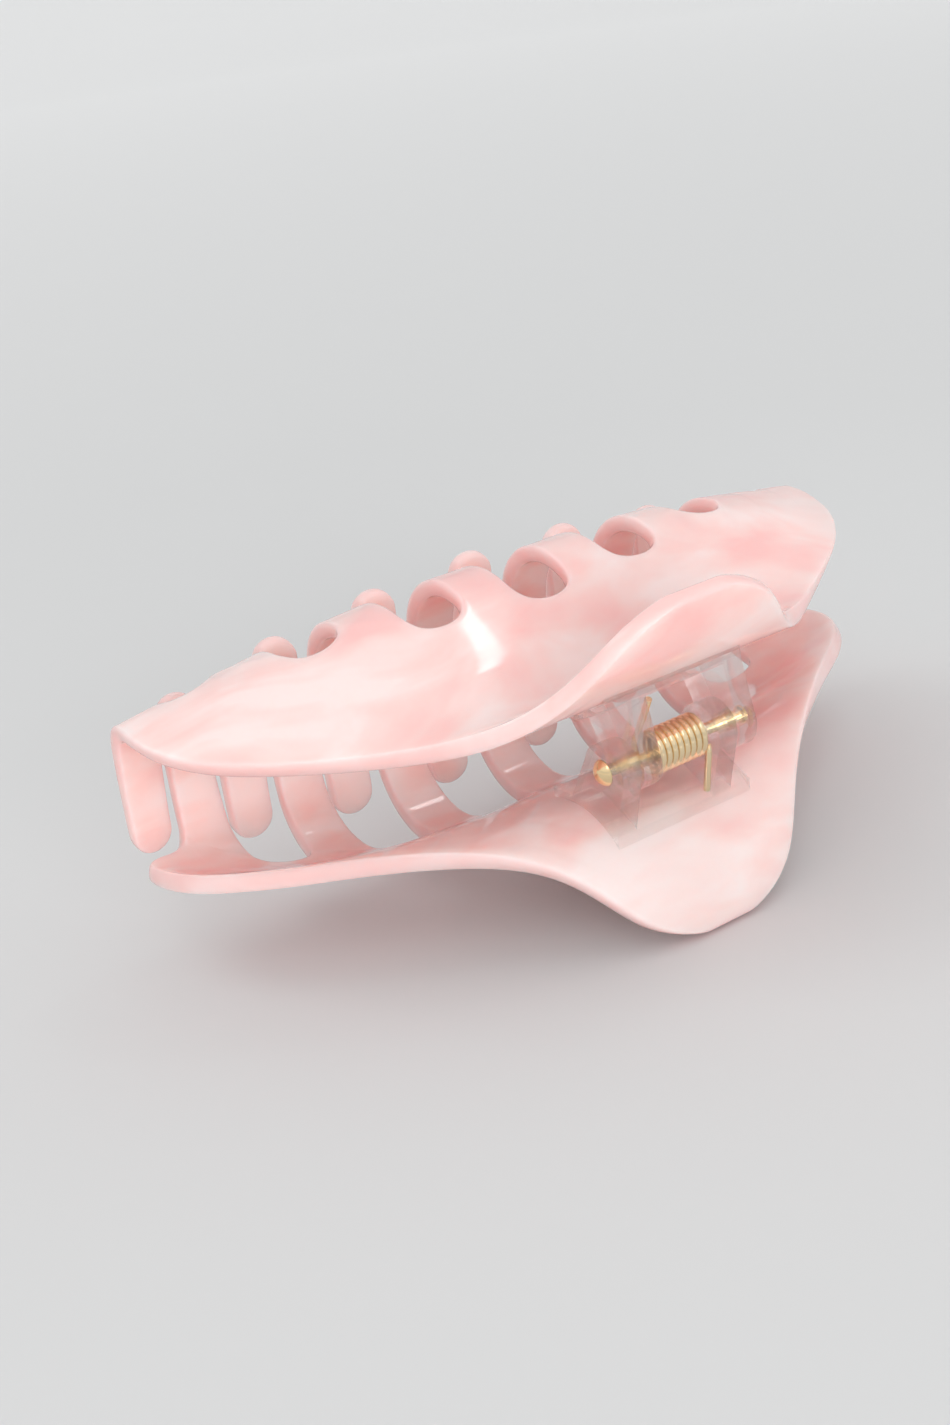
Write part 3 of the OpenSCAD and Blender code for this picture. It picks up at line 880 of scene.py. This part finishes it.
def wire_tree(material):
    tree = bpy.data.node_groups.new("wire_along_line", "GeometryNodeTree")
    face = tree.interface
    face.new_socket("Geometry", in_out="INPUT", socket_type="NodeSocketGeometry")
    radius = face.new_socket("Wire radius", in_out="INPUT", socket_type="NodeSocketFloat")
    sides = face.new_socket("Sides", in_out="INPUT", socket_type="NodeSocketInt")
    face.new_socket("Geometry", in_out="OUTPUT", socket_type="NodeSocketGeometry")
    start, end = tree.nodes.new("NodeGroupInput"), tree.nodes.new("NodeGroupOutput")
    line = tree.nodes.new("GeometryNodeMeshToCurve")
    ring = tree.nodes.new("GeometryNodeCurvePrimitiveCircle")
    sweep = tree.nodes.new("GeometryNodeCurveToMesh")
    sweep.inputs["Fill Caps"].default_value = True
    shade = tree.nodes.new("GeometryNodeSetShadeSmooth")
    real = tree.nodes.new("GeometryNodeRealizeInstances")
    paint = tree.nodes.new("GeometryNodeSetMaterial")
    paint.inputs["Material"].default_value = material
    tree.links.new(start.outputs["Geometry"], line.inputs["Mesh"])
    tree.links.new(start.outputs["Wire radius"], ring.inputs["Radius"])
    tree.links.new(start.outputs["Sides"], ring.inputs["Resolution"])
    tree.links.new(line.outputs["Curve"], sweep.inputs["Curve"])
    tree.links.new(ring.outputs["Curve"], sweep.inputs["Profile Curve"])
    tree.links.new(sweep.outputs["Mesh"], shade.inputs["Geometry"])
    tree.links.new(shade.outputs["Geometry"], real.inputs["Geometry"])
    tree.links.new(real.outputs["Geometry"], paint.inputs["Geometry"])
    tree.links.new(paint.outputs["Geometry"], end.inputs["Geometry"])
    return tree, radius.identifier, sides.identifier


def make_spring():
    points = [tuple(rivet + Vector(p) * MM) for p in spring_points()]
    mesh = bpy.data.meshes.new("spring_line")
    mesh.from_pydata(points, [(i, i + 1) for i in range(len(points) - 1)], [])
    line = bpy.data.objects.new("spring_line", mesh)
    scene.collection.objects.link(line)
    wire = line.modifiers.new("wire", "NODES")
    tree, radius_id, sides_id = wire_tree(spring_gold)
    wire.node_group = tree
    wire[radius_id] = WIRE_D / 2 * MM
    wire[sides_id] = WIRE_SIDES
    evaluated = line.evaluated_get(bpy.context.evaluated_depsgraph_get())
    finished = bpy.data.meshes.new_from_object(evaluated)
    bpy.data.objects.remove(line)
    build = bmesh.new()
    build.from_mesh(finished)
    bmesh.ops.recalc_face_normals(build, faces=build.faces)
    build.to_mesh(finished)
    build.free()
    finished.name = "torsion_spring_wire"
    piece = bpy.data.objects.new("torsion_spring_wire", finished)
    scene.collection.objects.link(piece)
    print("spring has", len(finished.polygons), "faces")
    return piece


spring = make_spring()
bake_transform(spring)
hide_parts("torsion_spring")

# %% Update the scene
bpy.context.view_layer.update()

_____

> [Problem to solve]:
Go through the material above line by line and copy it exactly.

> [Response to the task]:
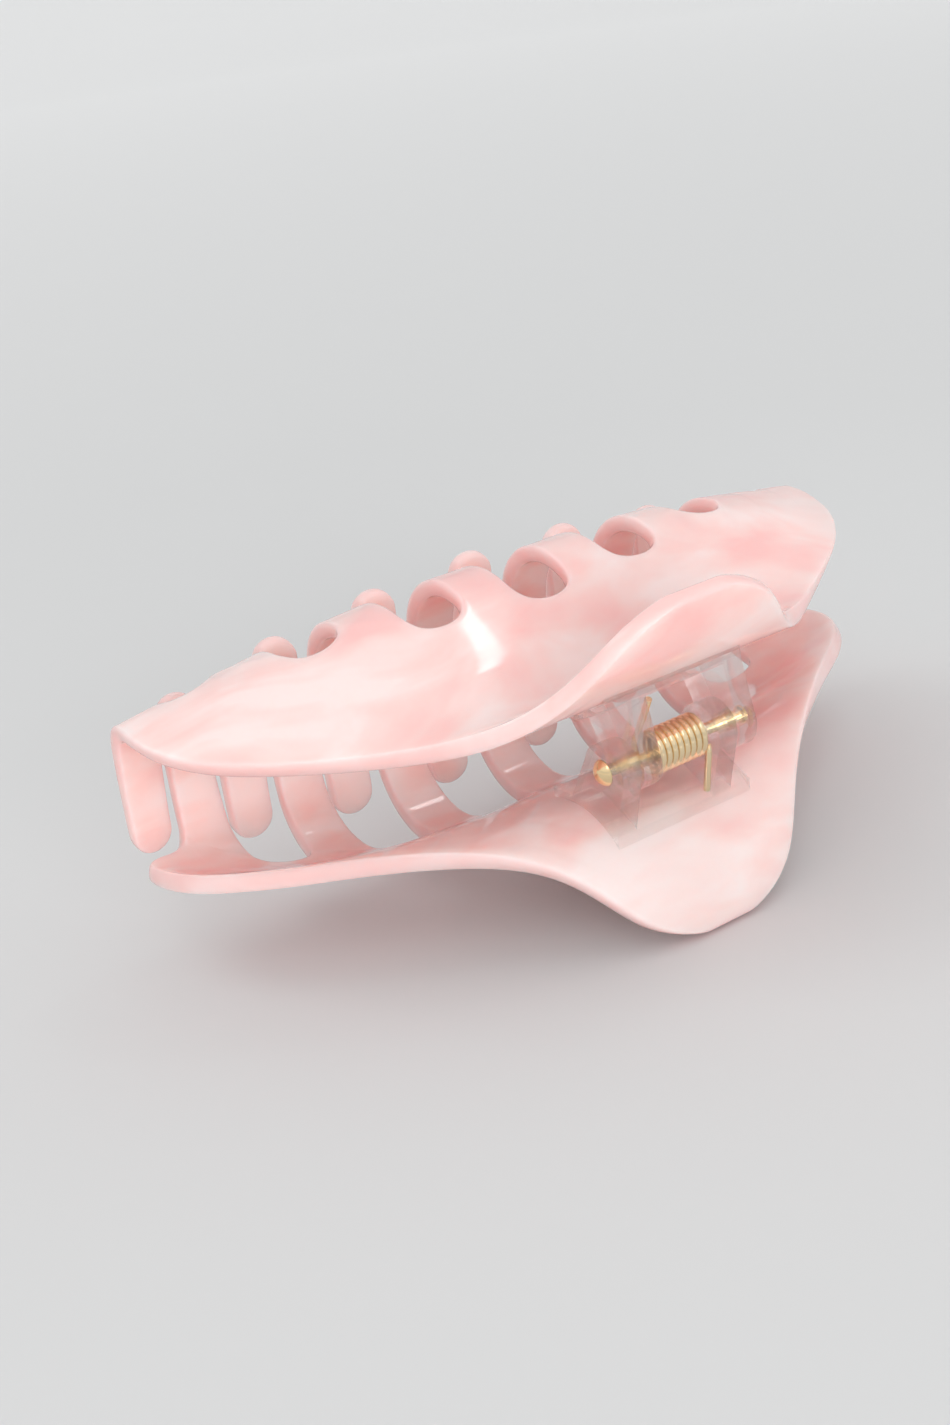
Write part 3 of the OpenSCAD and Blender code for this picture. It picks up at line 880 of scene.py. This part finishes it.
def wire_tree(material):
    tree = bpy.data.node_groups.new("wire_along_line", "GeometryNodeTree")
    face = tree.interface
    face.new_socket("Geometry", in_out="INPUT", socket_type="NodeSocketGeometry")
    radius = face.new_socket("Wire radius", in_out="INPUT", socket_type="NodeSocketFloat")
    sides = face.new_socket("Sides", in_out="INPUT", socket_type="NodeSocketInt")
    face.new_socket("Geometry", in_out="OUTPUT", socket_type="NodeSocketGeometry")
    start, end = tree.nodes.new("NodeGroupInput"), tree.nodes.new("NodeGroupOutput")
    line = tree.nodes.new("GeometryNodeMeshToCurve")
    ring = tree.nodes.new("GeometryNodeCurvePrimitiveCircle")
    sweep = tree.nodes.new("GeometryNodeCurveToMesh")
    sweep.inputs["Fill Caps"].default_value = True
    shade = tree.nodes.new("GeometryNodeSetShadeSmooth")
    real = tree.nodes.new("GeometryNodeRealizeInstances")
    paint = tree.nodes.new("GeometryNodeSetMaterial")
    paint.inputs["Material"].default_value = material
    tree.links.new(start.outputs["Geometry"], line.inputs["Mesh"])
    tree.links.new(start.outputs["Wire radius"], ring.inputs["Radius"])
    tree.links.new(start.outputs["Sides"], ring.inputs["Resolution"])
    tree.links.new(line.outputs["Curve"], sweep.inputs["Curve"])
    tree.links.new(ring.outputs["Curve"], sweep.inputs["Profile Curve"])
    tree.links.new(sweep.outputs["Mesh"], shade.inputs["Geometry"])
    tree.links.new(shade.outputs["Geometry"], real.inputs["Geometry"])
    tree.links.new(real.outputs["Geometry"], paint.inputs["Geometry"])
    tree.links.new(paint.outputs["Geometry"], end.inputs["Geometry"])
    return tree, radius.identifier, sides.identifier


def make_spring():
    points = [tuple(rivet + Vector(p) * MM) for p in spring_points()]
    mesh = bpy.data.meshes.new("spring_line")
    mesh.from_pydata(points, [(i, i + 1) for i in range(len(points) - 1)], [])
    line = bpy.data.objects.new("spring_line", mesh)
    scene.collection.objects.link(line)
    wire = line.modifiers.new("wire", "NODES")
    tree, radius_id, sides_id = wire_tree(spring_gold)
    wire.node_group = tree
    wire[radius_id] = WIRE_D / 2 * MM
    wire[sides_id] = WIRE_SIDES
    evaluated = line.evaluated_get(bpy.context.evaluated_depsgraph_get())
    finished = bpy.data.meshes.new_from_object(evaluated)
    bpy.data.objects.remove(line)
    build = bmesh.new()
    build.from_mesh(finished)
    bmesh.ops.recalc_face_normals(build, faces=build.faces)
    build.to_mesh(finished)
    build.free()
    finished.name = "torsion_spring_wire"
    piece = bpy.data.objects.new("torsion_spring_wire", finished)
    scene.collection.objects.link(piece)
    print("spring has", len(finished.polygons), "faces")
    return piece


spring = make_spring()
bake_transform(spring)
hide_parts("torsion_spring")

# %% Update the scene
bpy.context.view_layer.update()